> Records for this exercise
--------------------------------------------------
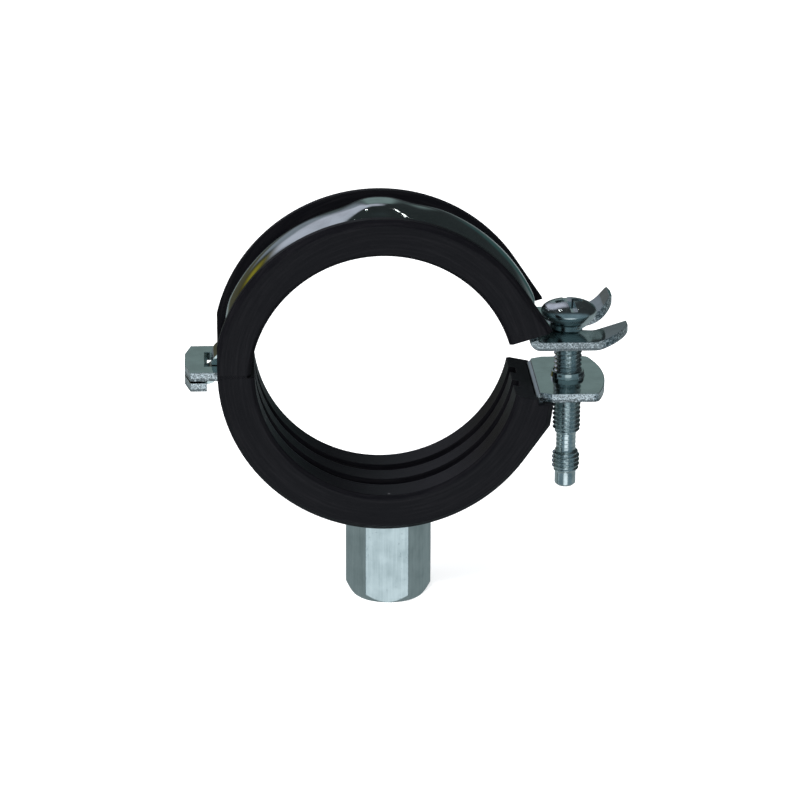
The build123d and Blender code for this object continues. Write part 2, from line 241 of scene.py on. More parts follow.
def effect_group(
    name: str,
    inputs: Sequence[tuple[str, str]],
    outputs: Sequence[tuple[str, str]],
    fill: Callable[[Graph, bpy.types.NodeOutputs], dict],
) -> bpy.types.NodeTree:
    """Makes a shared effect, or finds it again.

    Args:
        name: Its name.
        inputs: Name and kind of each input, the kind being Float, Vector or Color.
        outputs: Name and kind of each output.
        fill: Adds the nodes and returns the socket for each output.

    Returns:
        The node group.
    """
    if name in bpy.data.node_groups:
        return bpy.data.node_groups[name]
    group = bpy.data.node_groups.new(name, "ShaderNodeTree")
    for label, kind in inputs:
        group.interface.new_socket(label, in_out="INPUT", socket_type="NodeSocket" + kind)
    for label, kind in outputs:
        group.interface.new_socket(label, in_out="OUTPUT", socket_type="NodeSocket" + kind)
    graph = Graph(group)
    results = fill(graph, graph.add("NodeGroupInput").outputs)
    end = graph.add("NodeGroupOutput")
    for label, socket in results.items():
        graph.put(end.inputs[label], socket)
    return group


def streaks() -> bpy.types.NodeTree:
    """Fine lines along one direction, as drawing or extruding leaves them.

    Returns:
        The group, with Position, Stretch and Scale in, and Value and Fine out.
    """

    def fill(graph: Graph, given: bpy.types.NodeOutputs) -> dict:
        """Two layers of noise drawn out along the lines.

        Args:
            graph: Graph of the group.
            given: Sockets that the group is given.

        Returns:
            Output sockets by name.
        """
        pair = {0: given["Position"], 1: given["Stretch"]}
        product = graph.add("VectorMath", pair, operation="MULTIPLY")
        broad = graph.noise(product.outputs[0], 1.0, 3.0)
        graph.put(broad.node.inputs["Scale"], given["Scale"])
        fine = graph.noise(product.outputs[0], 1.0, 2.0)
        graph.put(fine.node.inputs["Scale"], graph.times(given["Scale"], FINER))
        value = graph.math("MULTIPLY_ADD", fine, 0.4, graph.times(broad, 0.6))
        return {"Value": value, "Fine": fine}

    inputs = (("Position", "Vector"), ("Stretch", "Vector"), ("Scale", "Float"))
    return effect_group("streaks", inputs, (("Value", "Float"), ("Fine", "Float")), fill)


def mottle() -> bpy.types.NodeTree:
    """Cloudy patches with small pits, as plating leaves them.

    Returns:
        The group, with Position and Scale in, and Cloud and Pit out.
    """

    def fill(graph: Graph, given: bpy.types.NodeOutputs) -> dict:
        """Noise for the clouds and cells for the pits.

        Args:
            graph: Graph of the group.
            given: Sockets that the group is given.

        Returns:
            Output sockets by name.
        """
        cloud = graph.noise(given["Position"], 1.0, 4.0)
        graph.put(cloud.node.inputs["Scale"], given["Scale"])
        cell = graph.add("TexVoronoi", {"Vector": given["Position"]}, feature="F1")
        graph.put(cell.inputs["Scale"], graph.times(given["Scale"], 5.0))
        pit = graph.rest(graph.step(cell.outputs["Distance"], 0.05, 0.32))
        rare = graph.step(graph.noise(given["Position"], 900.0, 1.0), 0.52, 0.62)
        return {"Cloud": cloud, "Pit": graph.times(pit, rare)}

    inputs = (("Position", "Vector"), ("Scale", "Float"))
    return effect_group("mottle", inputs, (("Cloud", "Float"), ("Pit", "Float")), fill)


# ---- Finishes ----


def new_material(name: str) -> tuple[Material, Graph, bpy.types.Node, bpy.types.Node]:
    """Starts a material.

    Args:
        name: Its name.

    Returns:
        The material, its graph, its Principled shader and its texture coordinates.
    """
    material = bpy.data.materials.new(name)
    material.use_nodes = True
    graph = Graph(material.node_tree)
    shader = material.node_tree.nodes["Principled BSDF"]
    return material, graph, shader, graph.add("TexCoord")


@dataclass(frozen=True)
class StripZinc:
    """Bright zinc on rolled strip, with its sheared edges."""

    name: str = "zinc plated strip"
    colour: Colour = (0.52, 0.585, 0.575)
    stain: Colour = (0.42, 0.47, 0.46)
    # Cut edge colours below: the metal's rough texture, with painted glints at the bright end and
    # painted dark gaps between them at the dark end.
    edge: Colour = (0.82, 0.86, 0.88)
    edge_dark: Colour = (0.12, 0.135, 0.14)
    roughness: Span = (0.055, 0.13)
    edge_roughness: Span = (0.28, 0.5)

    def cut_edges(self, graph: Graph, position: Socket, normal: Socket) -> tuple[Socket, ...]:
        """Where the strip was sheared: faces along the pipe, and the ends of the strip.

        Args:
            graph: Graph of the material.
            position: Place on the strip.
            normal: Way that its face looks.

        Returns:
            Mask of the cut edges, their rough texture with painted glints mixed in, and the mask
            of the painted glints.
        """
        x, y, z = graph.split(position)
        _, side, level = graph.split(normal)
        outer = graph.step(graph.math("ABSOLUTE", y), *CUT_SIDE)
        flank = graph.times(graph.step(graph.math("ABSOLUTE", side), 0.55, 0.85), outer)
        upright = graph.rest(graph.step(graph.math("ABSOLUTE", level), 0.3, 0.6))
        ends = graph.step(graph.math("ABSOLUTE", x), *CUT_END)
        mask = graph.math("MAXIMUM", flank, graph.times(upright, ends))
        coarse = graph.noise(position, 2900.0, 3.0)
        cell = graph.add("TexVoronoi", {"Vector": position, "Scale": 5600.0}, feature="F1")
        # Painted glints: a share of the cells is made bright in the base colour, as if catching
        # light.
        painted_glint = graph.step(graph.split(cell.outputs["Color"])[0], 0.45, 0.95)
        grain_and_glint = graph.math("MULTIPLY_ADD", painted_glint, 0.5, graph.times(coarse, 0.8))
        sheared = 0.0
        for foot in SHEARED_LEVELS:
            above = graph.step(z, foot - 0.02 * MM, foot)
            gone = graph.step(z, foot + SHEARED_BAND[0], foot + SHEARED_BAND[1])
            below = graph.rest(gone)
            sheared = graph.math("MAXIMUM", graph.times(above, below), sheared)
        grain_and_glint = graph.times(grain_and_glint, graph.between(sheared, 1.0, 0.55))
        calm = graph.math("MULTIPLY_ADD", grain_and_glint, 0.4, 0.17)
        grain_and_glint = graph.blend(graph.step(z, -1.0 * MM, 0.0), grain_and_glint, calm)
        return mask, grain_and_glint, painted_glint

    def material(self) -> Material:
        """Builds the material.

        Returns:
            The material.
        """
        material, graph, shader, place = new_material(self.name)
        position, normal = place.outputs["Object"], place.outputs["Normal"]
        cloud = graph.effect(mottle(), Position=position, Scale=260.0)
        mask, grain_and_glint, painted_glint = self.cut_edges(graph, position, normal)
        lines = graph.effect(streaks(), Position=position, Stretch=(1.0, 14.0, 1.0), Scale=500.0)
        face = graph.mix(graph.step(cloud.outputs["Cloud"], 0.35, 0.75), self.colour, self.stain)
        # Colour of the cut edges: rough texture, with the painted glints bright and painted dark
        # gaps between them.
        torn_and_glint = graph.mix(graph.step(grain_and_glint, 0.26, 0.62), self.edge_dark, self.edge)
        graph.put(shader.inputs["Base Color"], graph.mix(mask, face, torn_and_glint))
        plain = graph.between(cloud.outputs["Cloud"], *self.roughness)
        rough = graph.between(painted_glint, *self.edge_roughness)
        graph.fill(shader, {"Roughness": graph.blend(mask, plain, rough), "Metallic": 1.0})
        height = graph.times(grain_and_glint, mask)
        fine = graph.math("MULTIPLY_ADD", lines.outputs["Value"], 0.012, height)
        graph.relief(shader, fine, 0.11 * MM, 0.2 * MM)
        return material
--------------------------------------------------
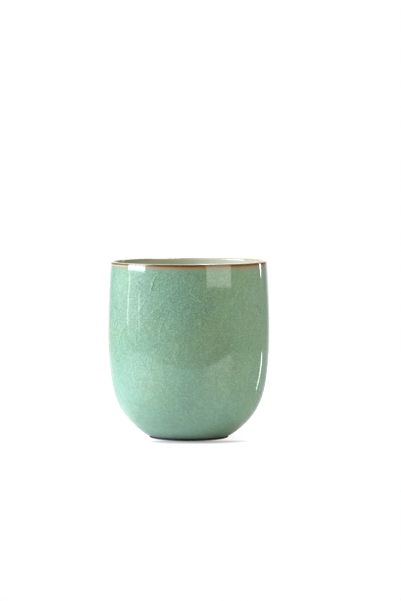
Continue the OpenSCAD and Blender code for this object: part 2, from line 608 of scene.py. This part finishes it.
--------------------------------------------------
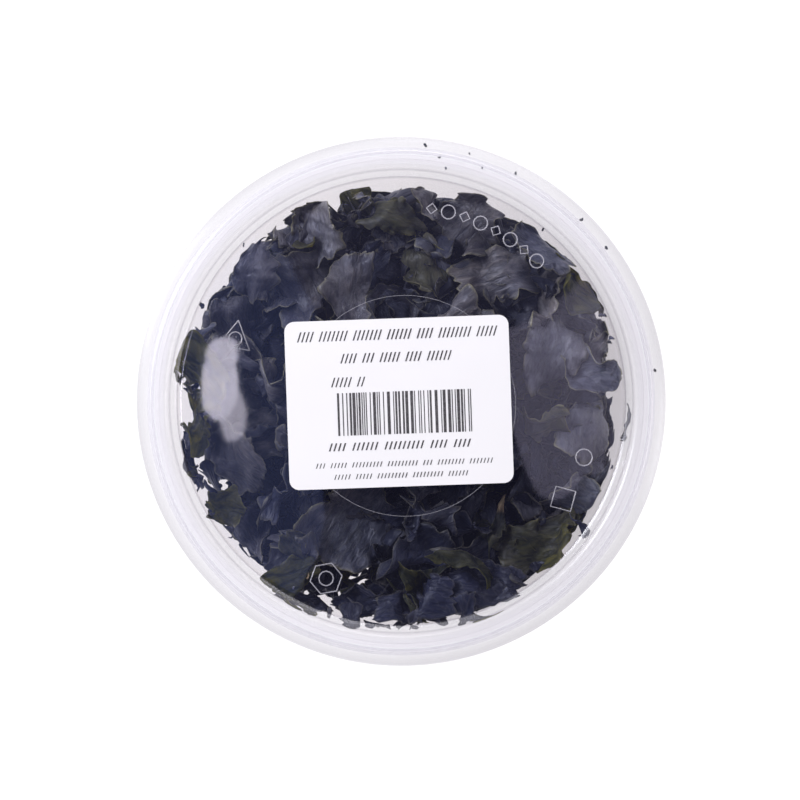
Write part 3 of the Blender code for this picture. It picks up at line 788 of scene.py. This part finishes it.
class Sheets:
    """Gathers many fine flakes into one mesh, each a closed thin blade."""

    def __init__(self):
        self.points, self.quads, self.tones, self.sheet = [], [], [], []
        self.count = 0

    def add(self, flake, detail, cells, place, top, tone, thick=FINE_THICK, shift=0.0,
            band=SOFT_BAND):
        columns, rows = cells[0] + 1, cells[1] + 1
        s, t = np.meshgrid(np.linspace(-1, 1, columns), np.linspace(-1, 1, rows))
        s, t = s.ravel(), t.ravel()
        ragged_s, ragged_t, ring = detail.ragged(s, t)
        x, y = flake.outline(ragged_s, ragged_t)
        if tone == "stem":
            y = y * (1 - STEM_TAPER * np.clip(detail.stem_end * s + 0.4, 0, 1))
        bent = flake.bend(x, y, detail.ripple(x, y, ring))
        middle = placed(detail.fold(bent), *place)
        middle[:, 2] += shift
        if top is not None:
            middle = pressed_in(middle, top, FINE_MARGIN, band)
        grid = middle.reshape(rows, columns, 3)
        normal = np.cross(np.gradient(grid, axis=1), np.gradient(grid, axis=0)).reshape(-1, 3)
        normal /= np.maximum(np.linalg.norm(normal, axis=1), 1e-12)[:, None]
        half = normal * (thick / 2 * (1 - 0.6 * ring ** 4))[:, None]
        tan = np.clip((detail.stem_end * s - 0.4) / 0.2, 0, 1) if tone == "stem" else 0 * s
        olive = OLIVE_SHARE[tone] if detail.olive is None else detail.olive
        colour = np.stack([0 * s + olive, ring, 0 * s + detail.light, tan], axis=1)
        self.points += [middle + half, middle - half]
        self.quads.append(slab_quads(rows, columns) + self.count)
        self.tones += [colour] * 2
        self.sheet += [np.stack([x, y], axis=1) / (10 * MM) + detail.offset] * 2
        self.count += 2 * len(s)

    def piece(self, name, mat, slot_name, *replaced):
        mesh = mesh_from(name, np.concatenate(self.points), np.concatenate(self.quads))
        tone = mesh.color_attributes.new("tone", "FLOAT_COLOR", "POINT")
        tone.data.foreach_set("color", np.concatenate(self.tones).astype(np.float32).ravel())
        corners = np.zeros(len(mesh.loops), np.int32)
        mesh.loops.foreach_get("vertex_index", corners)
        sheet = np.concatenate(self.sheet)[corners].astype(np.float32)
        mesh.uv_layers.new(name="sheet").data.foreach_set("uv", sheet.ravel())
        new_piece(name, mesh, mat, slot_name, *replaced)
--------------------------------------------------
Using the entries above, extract exactly the span from the line with "The build123d and" to the line with "fill: Adds the", both lines included; leave out everything else.

The build123d and Blender code for this object continues. Write part 2, from line 241 of scene.py on. More parts follow.
def effect_group(
    name: str,
    inputs: Sequence[tuple[str, str]],
    outputs: Sequence[tuple[str, str]],
    fill: Callable[[Graph, bpy.types.NodeOutputs], dict],
) -> bpy.types.NodeTree:
    """Makes a shared effect, or finds it again.

    Args:
        name: Its name.
        inputs: Name and kind of each input, the kind being Float, Vector or Color.
        outputs: Name and kind of each output.
        fill: Adds the nodes and returns the socket for each output.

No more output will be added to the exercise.